Day 1: Okay, fine, I'm sick. Day off! Video games! Try to stay away from people so I don't spread germs!
Day 2: I can do this. Wait, what the heck is going on in LOST? I've lost to this boss in Persona how many times? I am just not with it. That's it, I'm going to run around in Assassin's Creed.
Day 3: Maybe I'm feeling better. I might as well finish reading this book. Okay, I can do video games, yeah.
Today: I'm better right? How about I get dressed and everything, that will convince myself.

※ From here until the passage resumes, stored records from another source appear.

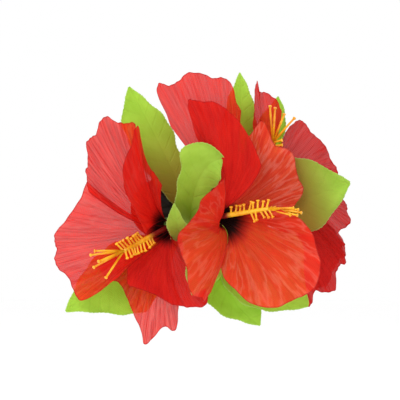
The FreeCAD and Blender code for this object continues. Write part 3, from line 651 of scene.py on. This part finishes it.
def make_leaf(name, leaf, material):
    """A serrated blade, slightly folded along its bowed midrib, with pressed side veins."""
    heel, bow, tip, left, right, fold, painted_heel_shade_and_bounce = leaf
    along, across = grid_shares(LEAF_ROWS, LEAF_COLUMNS, LEAF_LAST_ROW)
    spine = [place(heel), place(bow), place(tip)]
    centre = bezier(spine, along[..., None])
    forward = unit(bezier([spine[1] - spine[0], spine[2] - spine[1]], along[..., None]))
    sideways = unit(np.cross(forward, np.array((0, -1.0, 0))))
    outward = np.cross(sideways, forward)
    outward = outward * np.where(outward[..., 1:2] > 0, -1, 1)
    widths = [along_rim(np.array(side, float)[:, None], along)[..., 0] for side in (left, right)]
    blade = np.maximum(np.where(across > 0, widths[1], widths[0]), 0)
    chance = np.random.default_rng(sum(map(ord, name)))
    phase = chance.uniform(0, 2 * math.pi, 4)
    length = np.linalg.norm(np.diff(centre[:, 0], axis=0), axis=-1).sum()
    run = along * length
    teeth = (0.35 * ((run / 1.6 + 0.15 * np.sin(run)) % 1.0)
             + 0.4 * np.sin(run * 0.55 + phase[3] + across))
    rim = np.clip((np.abs(across) - 0.8) / 0.2, 0, 1) * np.clip(blade / 4, 0, 1)
    reach = across * blade + np.sign(across) * teeth * rim
    lift = fold * np.abs(reach) * np.minimum(1, np.abs(reach) / LEAF_FOLD_WIDTH)
    wave = np.sin(along * 9 + phase[0] + across) * 0.5 + np.sin(along * 17 + phase[1]) * 0.25 * across
    vein_place = (run - np.abs(reach) * 0.85) / 6.5
    vein = np.maximum(0, 1 - np.abs((vein_place + phase[2]) % 1 - 0.5) * 9)
    midrib = np.exp(-((reach / 0.55) ** 2))
    vein = np.maximum(vein * np.clip(np.abs(across) * 4, 0, 1), midrib)
    lift = lift + wave * across**2 - 0.12 * vein
    points = centre + sideways * reach[..., None] + outward * lift[..., None]
    to_side = (1 - np.abs(across)) * blade
    # The heel value places the painted shade and red bounce light.
    piece = grid_object(f"leaf_{name}_cloth", points, {
        "painted_heel_shade_and_bounce": painted_heel_shade_and_bounce * np.clip(1.1 - 1.1 * along, 0, 1), "vein": vein, "edge": to_side})
    thick = piece.modifiers.new("thickness", "SOLIDIFY")
    thick.thickness = LEAF_THICKNESS * MM
    thick.offset = 0
    paint(piece, material)
    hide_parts(f"leaf_{name}")
    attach(piece, ROOT)


# Stamens, spring, pad and glue


def make_stamen(name, flower, material):
    """Moulded column with curved filaments that end in anthers, and branched tip."""
    facing = unit(place(flower["facing"]))
    throat, tip = place(flower["throat"]), place(flower["column_tip"])
    knee = throat + facing * PEG_LENGTH / 2
    forward = unit(tip - knee)
    across = unit(np.cross(forward, np.array((0, 1.0, 0))))
    toward = unit(np.cross(forward, across))
    chance = np.random.default_rng(len(name))
    shares = np.linspace(0, 1, 16)
    column = [throat - facing * PEG_LENGTH, throat - facing * 0.5]
    column += [knee + (tip - knee) * s for s in shares]
    radii = [1.5, 1.5] + [1.45 - 0.5 * s + 0.06 * math.sin(18 * s) for s in shares]
    tubes = [(column, radii)]
    bulb = np.array([0.6, 0.55, 0.52, 0.5, 0.52, 0.8, 0.92, 0.85, 0.55, 0.12])
    ends = []
    for count, side, ahead in zip(flower["filaments"], (-1, 1, 0), (0.25, 0.25, -1)):
        for i in range(count):
            root = knee + (tip - knee) * (0.98 - flower["filament_step"] * i - 0.02 * side)
            lean = across * side + forward * chance.uniform(0.3, 0.6)
            lean = lean + toward * (ahead + chance.uniform(-0.3, 0.3))
            end = root + unit(lean) * chance.uniform(4.2, 5.4)
            ends.append((root, end, 0.6 * chance.uniform(-1, 1)))
    for branch in flower["branches"]:
        ends.append((tip, place(branch), chance.uniform(-1.2, 1.2)))
    for root, end, sag in ends:
        middle = (root + end) / 2 + forward * abs(sag) * 0.6 + across * sag * 0.4
        steps = np.array([0, 0.25, 0.5, 0.7, 0.84, 0.9, 0.94, 0.97, 0.99, 1.0])[:, None]
        length = np.linalg.norm(end - root)
        steps = 1 - (1 - steps) * np.clip(5.5 / length, 0.4, 1) if length > 8 else steps
        steps[0] = 0
        tubes.append((bezier([root, middle, end + unit(end - root) * 0.7], steps), bulb))
    piece = tubes_object(f"{name}_stamen_moulding", tubes)
    corners = np.array([tuple(vertex.co) for vertex in piece.data.vertices]) / MM
    # Distance from the throat, as a share of the painted shade's reach.
    distance = np.linalg.norm(corners - throat, axis=-1) / flower["column_shade_reach"]
    fact = piece.data.attributes.new("from_throat", "FLOAT", "POINT")
    fact.data.foreach_set("value", distance.astype(np.float32))
    paint(piece, material)
    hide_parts(f"{name}_stamen")
    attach(piece, ROOT)


def make_spring(material):
    """Wire coil about the pin with one leg on each tail."""
    pivot = np.array(frame["joints"][0]["pos_m"]) / MM
    height = SPRING_PITCH * SPRING_TURNS
    angles = math.radians(SPRING_START) + np.linspace(0, 2 * math.pi * SPRING_TURNS, 120)
    levels = np.linspace(-height / 2, height / 2, 120)
    coil = np.stack([SPRING_RADIUS * np.cos(angles), SPRING_RADIUS * np.sin(angles), levels], axis=-1)
    lean = math.radians(SPRING_LEG_ANGLE)
    tail = np.array((math.cos(lean), math.sin(lean), 0))
    first = [coil[0] + tail * s for s in np.linspace(SPRING_LEG, SPRING_BEND, 14)]
    last = [coil[-1] + np.array((1.0, 0, 0)) * s for s in np.linspace(SPRING_BEND, SPRING_LEG, 14)]
    path = np.vstack([first, coil, last]) + pivot
    piece = tubes_object("torsion_spring_wire", [(path, [SPRING_WIRE] * len(path))])
    paint(piece, material)
    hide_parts("torsion_spring")
    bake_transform(piece)


def stadium_slab(name, node, edge_round, lump, seed):
    """A slab with half-round ends filling a node's box, with a rounded and slightly lumpy front."""
    low, high = (np.array(corner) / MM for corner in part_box(node))
    half_height = (high[2] - low[2]) / 2
    centre_x, centre_z = (low[0] + high[0]) / 2, (low[2] + high[2]) / 2
    straight = (high[0] - low[0]) / 2 - half_height
    turns = np.linspace(0, 2 * math.pi, 160, endpoint=False)
    outline = np.stack([np.sign(np.cos(turns)) * straight + half_height * np.cos(turns),
                        half_height * np.sin(turns)], axis=-1)
    depth = high[1] - low[1]
    rounds = np.linspace(0, math.pi / 2, 6)
    rings = [(0.03, high[1]), (0.6, high[1])]
    rings += [(1.0, high[1]), (1.0, high[1] - (depth - edge_round) / 2)]
    for turn in rounds:
        inset = edge_round * (1 - math.cos(turn)) / half_height
        rings.append((1 - inset, low[1] + edge_round * (1 - math.sin(turn))))
    front = 1 - edge_round / half_height
    rings += [(front * share, low[1]) for share in np.linspace(0.85, 0.03, 9)]
    vertices, faces = [], []
    chance = np.random.default_rng(seed)
    phase = chance.uniform(0, 2 * math.pi, 4)
    for size, level in rings:
        ring = outline * size
        push = lump * (np.sin(ring[:, 0] * 0.5 + phase[0]) + np.sin(ring[:, 1] * 0.7 + phase[1])
                       + np.sin(ring[:, 0] * 1.1 + ring[:, 1] * 0.9 + phase[2])) / 3
        push = np.abs(push) * (level < high[1] - depth / 2)
        vertices += [(centre_x + x, level + p, centre_z + z) for (x, z), p in zip(ring, push)]
    count = len(outline)
    for ring in range(len(rings) - 1):
        for i in range(count):
            a, b = ring * count + i, ring * count + (i + 1) % count
            faces.append((a, b, b + count, a + count))
    faces.append(tuple(range(count - 1, -1, -1)))
    faces.append(tuple(range((len(rings) - 1) * count, len(rings) * count)))
    piece = new_object(name, np.array(vertices) * MM, faces)
    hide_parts(node)
    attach(piece, ROOT)
    return piece


# Studio


def make_studio():
    """Pale floor a little below the spray, soft lights and a white surround."""
    half, level = FLOOR_HALF, cad_box[0].z - FLOOR_DROP
    corners = [(-half, -half, level), (half, -half, level), (half, half, level), (-half, half, level)]
    floor = new_object("studio_floor", corners, [(0, 1, 2, 3)])
    nodes = Nodes("pale_floor")
    white = colour(0.99, 0.99, 0.99)
    shader = nodes.add("ShaderNodeBsdfPrincipled", {"Base Color": white, "Roughness": 1.0})
    paint(floor, nodes.finish(shader.outputs[0]))
    world = bpy.data.worlds.new("studio")
    world.use_nodes = True
    surround = world.node_tree.nodes["Background"]
    surround.inputs["Color"].default_value = colour(1, 1, 1)
    surround.inputs["Strength"].default_value = 1.0
    bpy.context.scene.world = world
    for name, spot, size, power in LIGHTS:
        light = bpy.data.lights.new(name, "AREA")
        light.size = size
        light.energy = power
        lamp = bpy.data.objects.new(name, light)
        lamp.location = spot
        lamp.rotation_euler = (-Vector(spot)).to_track_quat("-Z", "Y").to_euler()
        bpy.context.scene.collection.objects.link(lamp)


def make_camera():
    """A long lens square on to the front of the spray."""
    camera = bpy.data.cameras.new("camera")
    camera.sensor_width = 36
    camera.lens = camera.sensor_width * CAMERA_DISTANCE / CAMERA_FIELD
    camera.clip_end = 100
    body = bpy.data.objects.new("camera", camera)
    body.location = (CAMERA_CENTRE[0], -CAMERA_DISTANCE - SPRAY_MIDDLE_OUT, CAMERA_CENTRE[1])
    body.rotation_euler = (math.radians(90), 0, 0)
    bpy.context.scene.collection.objects.link(body)
    bpy.context.scene.camera = body


def make_flowers():
    cloth, gold, green = sheer_red(), golden_plastic(), green_plastic()
    for name, flower in FLOWERS.items():
        for order, petal in enumerate(flower["petals"]):
            make_petal(name, order, petal, cloth)
        make_stamen(name, flower, gold)
        paint_node(f"{name}_calyx", green)
        paint_node(f"{name}_stem", green)


def make_leaves():
    cloth = leaf_green()
    for name, leaf in LEAVES.items():
        make_leaf(name, leaf, cloth)


def make_backing():
    felt = stadium_slab("felt_pad_cloth", "felt_pad", 0.6, 0.12, 3)
    paint(felt, black_felt())
    glue = stadium_slab("glue_mound_set", "glue_mound", 2.6, 1.1, 5)
    paint(glue, set_glue())
    metal = nickel_plate()
    for node in ("front_arm", "back_arm", "hinge_pin"):
        paint_node(node, metal)
    make_spring(spring_wire())


make_flowers()
make_leaves()
make_backing()
make_studio()
make_camera()
bpy.context.scene.view_settings.view_transform = "Standard"
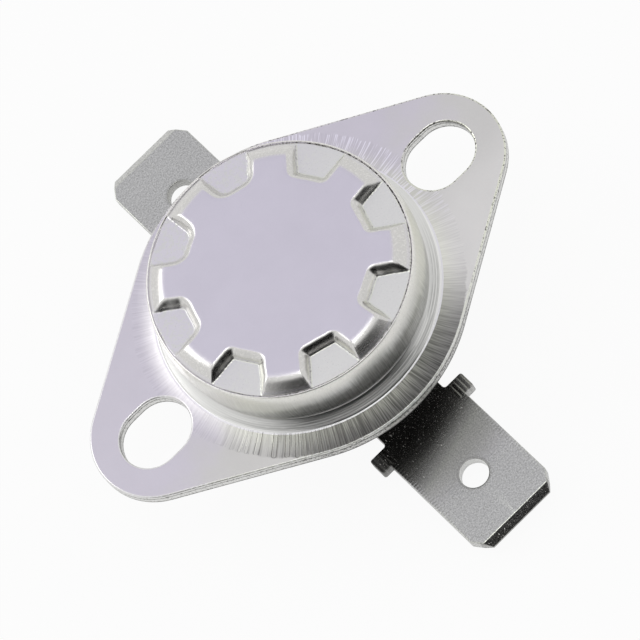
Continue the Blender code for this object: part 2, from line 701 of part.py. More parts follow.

But no, I'm still weirdly sick. I feel like the master of a marionette which is my body, which I can't decide if it is a side effect of my decongestant or a symptom. Time stretches and shrinks. I feel dead tired and I almost fell asleep, but it felt really strange. You know sometimes when you're falling asleep you feel like you're falling and give a little hypnogogic jerk when you hit the bottom? Well, not like that at all, but the same semiconsciousness. It was like dreaming without any of the images, only the feeling of gradually getting higher or maybe falling out of bed, but not actually falling. When I think about my thesis I think of how neglected it is and resolve to write many pages tomorrow when I'm feeling better. Everything seems unsurmountable, but irrelevant. Stupid things like "Andrew Void-Webber" seem hilarious. You know, viruses.